Cuando una persona canta que hay que matar al hincha rival -más allá de que hasta el mero cántico pueda resultar criticable-, guiado por otros 50 mil tipos que cantan lo mismo y lo arengan, pero sale de la cancha y se come un asado con su amigo que es hincha del eterno rival, no pasa nada. Eso es rivalidad, no odio. Es entender el juego. La rivalidad termina con el partido.

En cambio, cuando el que sale de la cancha, conserva e incrementa su odio a cada paso, no solamente refleja que su vida es una porquería y que se trata de una persona miserable (en todas las acepciones que Victor Hugo podría asignarle al término), sino que se convierte en un estúpido, y lo que es peor, en un tipo peligroso que está convencido de que realmente está legitimado para matar a otro porque tiene puesta la camiseta de River o de Boca.

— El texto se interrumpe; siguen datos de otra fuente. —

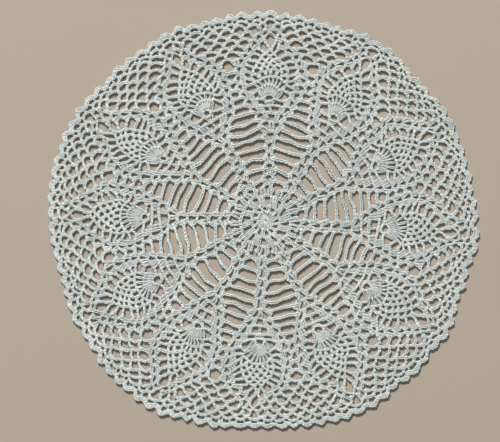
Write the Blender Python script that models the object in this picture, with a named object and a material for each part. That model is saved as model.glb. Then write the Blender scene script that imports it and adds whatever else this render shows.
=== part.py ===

Es el que suele gritar a los cuatro vientos que "nadie entiende lo que a él le pasa". Luego se suman otros para decirle que sí lo entienden porque están tan enfermos como él. La respuesta es que afortunadamente no entendemos lo que le pasa. ¡Gracias a que pensamos no entendemos lo que le pasa! Y agrego algo más: ¡ojalá nunca, demasiadas personas, entiendan lo que le pasa! Porque si "eso que le pasa" es ir a alentar a su equipo a la cancha, no hay problema. Pero si "eso que le pasa" implica la justificación de agredir a otra persona por ser de otro equipo, agradecidos nosotros de no entender ni avalar su estupidez.

Para concluir, ¿cuál es el problema? El problema son los que no pertenecen a estos extremos pero se comportan como si pertenecieran, y avalan tanto a unos como a los otros. Porque ese apoyo les otorga una entidad que no deberían revestir. Y esa entidad que generan, muchas veces los lleva a creer que realmente tienen razón, y que sus argumentos débiles y enfermos son los que deben primar en nuestro día a día.

El fútbol no es el reflejo de la sociedad, pero es nuestro deber impedir que el comportamiento de los extremistas se transforme en el habitual de nuestra sociedad.